▸ Challenge:
Reproduce the entries from their first line up to and including the line with "const POT_AXIS = 9.2;". Leave out everything after it.

▸ CAD and scene scripts:
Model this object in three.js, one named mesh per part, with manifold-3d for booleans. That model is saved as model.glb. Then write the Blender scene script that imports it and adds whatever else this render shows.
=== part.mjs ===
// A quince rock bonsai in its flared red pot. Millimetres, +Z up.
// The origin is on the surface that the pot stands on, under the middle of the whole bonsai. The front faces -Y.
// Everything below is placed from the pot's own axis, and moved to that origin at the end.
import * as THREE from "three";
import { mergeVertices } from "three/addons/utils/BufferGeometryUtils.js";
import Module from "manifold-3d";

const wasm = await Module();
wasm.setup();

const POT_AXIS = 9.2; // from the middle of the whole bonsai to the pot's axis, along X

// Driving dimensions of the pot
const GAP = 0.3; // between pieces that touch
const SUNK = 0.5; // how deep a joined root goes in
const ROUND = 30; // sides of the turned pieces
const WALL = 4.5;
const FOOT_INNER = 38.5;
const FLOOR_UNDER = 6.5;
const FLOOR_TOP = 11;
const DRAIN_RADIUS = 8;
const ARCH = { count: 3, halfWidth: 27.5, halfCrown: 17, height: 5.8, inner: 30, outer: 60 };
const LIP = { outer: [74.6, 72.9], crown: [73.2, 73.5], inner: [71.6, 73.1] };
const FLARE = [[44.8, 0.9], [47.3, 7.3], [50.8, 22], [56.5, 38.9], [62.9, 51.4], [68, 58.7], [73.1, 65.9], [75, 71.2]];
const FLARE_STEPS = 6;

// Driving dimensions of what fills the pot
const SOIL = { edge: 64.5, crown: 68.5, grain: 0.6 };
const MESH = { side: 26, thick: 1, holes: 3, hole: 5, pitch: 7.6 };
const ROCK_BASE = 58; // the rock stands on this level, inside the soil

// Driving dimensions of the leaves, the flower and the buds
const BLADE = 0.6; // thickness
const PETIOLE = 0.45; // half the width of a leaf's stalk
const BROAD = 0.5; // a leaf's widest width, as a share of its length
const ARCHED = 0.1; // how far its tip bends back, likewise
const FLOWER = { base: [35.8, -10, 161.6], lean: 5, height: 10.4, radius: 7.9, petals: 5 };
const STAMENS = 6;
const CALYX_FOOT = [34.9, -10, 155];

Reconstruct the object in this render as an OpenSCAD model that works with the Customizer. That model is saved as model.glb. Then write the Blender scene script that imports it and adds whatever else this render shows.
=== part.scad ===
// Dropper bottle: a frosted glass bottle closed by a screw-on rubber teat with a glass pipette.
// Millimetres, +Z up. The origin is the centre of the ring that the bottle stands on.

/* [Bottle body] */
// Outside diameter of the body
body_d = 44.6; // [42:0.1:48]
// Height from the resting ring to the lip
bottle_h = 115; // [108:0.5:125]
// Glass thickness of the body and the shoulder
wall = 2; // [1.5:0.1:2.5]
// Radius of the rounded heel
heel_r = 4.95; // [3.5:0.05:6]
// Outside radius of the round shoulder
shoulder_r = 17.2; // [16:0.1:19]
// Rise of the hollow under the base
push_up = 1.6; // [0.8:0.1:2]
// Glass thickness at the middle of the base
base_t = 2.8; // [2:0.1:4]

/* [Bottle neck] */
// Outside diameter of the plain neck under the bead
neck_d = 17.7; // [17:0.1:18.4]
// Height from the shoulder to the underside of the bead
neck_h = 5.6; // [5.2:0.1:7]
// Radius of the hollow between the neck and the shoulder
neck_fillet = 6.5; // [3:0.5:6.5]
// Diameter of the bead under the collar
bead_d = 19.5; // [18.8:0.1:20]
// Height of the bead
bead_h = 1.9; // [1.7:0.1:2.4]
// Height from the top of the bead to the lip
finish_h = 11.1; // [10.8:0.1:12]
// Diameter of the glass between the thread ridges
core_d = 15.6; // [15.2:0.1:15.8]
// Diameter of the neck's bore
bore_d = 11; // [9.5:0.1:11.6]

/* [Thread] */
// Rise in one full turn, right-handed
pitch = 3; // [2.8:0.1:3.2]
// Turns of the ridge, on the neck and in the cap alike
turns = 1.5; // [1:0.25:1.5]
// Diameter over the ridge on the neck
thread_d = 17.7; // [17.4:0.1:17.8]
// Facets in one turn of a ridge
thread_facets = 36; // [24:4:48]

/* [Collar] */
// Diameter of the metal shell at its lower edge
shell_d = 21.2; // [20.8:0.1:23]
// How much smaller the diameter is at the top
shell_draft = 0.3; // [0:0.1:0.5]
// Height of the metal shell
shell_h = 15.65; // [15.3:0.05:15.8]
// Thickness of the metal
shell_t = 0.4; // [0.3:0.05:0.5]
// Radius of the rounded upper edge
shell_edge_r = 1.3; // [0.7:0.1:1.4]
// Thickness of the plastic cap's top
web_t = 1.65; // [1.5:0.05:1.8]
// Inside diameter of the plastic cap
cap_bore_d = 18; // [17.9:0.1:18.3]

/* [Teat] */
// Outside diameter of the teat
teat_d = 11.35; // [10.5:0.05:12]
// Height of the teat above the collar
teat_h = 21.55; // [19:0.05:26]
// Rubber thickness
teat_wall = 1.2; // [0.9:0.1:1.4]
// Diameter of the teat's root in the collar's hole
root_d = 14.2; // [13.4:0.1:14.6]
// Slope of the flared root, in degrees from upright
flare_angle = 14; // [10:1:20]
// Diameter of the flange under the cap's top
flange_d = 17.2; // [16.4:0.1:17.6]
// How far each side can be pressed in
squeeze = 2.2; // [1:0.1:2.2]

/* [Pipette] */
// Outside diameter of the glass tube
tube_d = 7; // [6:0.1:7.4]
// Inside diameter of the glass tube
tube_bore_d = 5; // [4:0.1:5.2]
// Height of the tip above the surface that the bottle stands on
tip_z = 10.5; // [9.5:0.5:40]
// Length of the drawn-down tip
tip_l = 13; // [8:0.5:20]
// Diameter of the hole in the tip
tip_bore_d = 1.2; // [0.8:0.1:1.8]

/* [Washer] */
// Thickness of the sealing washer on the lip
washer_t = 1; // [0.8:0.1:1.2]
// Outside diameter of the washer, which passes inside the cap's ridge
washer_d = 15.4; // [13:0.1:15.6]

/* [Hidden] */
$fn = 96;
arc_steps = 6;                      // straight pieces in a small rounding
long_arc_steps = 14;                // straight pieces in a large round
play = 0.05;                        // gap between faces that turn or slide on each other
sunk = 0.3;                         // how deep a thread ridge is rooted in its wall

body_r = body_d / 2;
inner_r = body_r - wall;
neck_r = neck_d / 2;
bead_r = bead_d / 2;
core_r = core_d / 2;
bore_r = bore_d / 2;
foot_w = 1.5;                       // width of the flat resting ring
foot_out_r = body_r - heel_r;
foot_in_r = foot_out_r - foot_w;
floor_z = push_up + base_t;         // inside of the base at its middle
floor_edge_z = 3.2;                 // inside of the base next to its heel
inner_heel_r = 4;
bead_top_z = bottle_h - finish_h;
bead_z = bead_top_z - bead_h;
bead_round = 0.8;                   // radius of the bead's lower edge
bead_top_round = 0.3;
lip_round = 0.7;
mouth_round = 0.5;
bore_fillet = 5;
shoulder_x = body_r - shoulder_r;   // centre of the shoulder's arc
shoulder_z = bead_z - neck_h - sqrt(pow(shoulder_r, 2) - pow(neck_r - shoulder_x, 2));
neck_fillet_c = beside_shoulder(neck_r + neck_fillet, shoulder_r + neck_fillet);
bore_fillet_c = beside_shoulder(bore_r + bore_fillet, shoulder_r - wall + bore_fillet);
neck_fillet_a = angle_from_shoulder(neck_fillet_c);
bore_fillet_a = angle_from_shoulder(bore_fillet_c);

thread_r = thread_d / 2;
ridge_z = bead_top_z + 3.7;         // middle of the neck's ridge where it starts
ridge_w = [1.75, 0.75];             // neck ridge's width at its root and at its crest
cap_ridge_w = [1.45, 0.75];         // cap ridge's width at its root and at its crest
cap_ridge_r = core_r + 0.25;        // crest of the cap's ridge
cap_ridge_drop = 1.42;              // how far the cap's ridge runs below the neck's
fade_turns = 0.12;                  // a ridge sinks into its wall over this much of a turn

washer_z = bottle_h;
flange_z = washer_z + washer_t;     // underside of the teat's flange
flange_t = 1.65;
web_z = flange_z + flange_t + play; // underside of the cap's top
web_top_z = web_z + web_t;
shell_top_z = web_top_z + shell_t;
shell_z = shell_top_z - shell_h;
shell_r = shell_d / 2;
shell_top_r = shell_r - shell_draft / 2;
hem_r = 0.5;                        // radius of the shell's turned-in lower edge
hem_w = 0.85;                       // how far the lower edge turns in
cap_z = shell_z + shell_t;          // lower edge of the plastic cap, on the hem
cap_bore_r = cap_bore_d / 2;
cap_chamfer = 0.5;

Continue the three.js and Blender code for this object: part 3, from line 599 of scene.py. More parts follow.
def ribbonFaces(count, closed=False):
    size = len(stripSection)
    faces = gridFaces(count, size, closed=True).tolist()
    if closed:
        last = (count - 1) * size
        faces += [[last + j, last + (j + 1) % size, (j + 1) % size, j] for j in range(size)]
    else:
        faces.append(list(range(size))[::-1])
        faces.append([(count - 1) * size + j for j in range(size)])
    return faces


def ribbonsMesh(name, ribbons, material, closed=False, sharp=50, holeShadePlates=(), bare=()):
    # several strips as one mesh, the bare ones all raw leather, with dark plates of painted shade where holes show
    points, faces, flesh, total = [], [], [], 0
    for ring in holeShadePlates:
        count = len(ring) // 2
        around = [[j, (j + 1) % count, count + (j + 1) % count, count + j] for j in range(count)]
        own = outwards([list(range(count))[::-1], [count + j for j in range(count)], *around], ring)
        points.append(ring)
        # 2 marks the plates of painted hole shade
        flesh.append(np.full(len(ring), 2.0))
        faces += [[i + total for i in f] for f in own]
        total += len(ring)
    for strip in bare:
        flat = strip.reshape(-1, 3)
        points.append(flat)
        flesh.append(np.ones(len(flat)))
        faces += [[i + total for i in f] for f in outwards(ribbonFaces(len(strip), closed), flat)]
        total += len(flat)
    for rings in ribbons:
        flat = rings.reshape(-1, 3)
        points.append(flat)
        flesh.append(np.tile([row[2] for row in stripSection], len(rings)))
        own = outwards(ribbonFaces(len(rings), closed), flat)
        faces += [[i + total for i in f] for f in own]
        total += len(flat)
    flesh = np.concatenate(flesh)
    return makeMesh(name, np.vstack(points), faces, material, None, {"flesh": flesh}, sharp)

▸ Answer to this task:
Model this object in three.js, one named mesh per part, with manifold-3d for booleans. That model is saved as model.glb. Then write the Blender scene script that imports it and adds whatever else this render shows.
=== part.mjs ===
// A quince rock bonsai in its flared red pot. Millimetres, +Z up.
// The origin is on the surface that the pot stands on, under the middle of the whole bonsai. The front faces -Y.
// Everything below is placed from the pot's own axis, and moved to that origin at the end.
import * as THREE from "three";
import { mergeVertices } from "three/addons/utils/BufferGeometryUtils.js";
import Module from "manifold-3d";

const wasm = await Module();
wasm.setup();

const POT_AXIS = 9.2; // from the middle of the whole bonsai to the pot's axis, along X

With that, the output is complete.